Declining U.S. dollar values provide significant advantages to multinational companies with large overseas sales, and Apple, Inc. continues to be a key example likely to benefit.  The effects of changing currency values are seen on a rolling basis and we can expect the Apple earnings impact to be most obvious in the results for the second half of this year.  

In the chart above, we can see that the U.S. dollar has lost nearly 10% of its value year-to-date when compared to a basket of its most heavily traded counterparts.  This will almost certainly lead to upside revenue surprises for the company in the quarters ahead, and recent Federal Reserve commentaries suggest that our low-interest rate environment will not change these currency trends any time soon.

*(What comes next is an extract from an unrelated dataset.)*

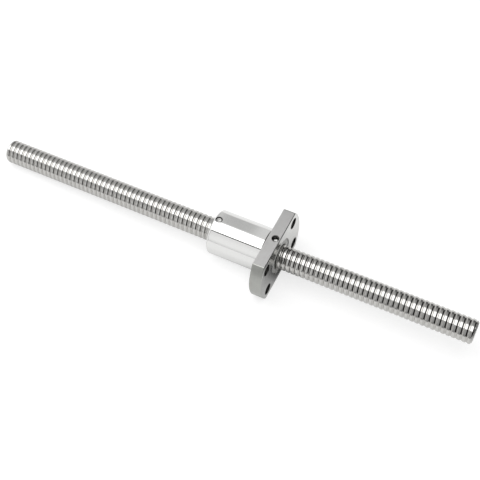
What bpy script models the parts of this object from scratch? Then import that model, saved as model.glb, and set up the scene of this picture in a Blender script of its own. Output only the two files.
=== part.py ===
"""Miniature ball screw: a threaded shaft and its flanged single nut, modelled at rest.

Lengths are in metres. +X runs along the shaft and the origin is the middle of the shaft's axis.
+Z points out of the flange's upper flat. An angle about the shaft starts at +Z and grows towards
-Y, which is how a right-hand thread turns as it runs towards +X.
The nut is modelled about its seat, the flange's back face, and hangs on an empty placed there.
"""

import math

import bmesh
import bpy
import numpy as np
from mathutils import Vector

MM = 0.001

# Ball thread
LEAD = 2.0 * MM
GROOVE_AT_TOP = 0.68 * MM
BALL_DIAMETER = 1.2 * MM
BALL_RISE_OVER_LAND = 0.3 * MM
GROOVE_CLEARANCE = 0.02 * MM
GROOVE_CONTACT_ANGLE = math.radians(48)
THREAD_SEGMENTS = 12

# Screw shaft
SCREW_DIAMETER = 9.5 * MM
SCREW_LENGTH = 202.5 * MM
SCREW_END_CHAMFER = 0.7 * MM

# Set screws that hold the wipers
SET_SCREW_DIAMETER = 2.5 * MM
SET_SCREW_FACE_MARGIN = 0.75 * MM
FRONT_SET_SCREW_SINK = 1.6 * MM
REAR_SET_SCREW_SINK = 0.4 * MM
SET_SCREW_POINT_DIAMETER = 1.2 * MM
SET_SCREW_POINT_GAP = 0.2 * MM
SET_SCREW_SHOULDER_GAP = 0.15 * MM
SET_SCREW_SOCKET_WIDTH = 1.3 * MM
SET_SCREW_SOCKET_DEPTH = 0.6 * MM
SET_SCREW_EDGE_CHAMFER = 0.2 * MM
SET_SCREW_HOLE_CHAMFER = 0.25 * MM
SET_SCREW_SEGMENTS = 16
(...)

Revenue Data:  Yahoo Finance

Of course, we have seen some volatility in Apple’s revenue performances since 2014.  But when we add the supportive nature of these extensive changes in the value of the U.S. dollar, these factors are likely to stabilize.  We have already seen positives here, as Apple’s reported earnings for the fiscal third-quarter as surprise beats in the number of iPhones sold beat analyst estimates.  Apple’s results surpassed expectations in earnings and revenues, and so there is little reason to believe that we will see significant weakness over the next few quarters.  

Dividend Data:  Dividend.com

With the earnings information we already have, AAPL is holding near its all-time highs and this confirms the strong sentiment in the market that is backed by a large majority of what is seen in the analyst consensus surveys.  Dividend investors can find additional value here in the company’s highly encouraging payout ratio, which is currently seen at 28%.  This suggests that Apple’s dividend payout is about as stable as it gets, even though the stock’s dividend growth might not seem incredible at first glance.

From a chart perspective, there is not much supporting the argument that AAPL is an overbought stock.  Studies in the CCI indicator have moved back into the mid-range and the readings are strongly bullish when viewing the activity on the weekly charts.  Valuations are currently caught in an uptrend channel that is proceeding in a stable 45-degree angle and we should continue to find demand at 156.90, which is a prior trading platform resistance level that will now be expected to act as support.  If we do see a break at 156.90, we will then expect a broader retracement back toward 141.80.  This is another historical level and the zone likely to be covered by the lower end of the 2-standard deviation Bollinger Band.  All together, this does nothing to suggest that Apple is trading at overextended levels to the topside even though we are trading in close proximity to the record highs for the stock.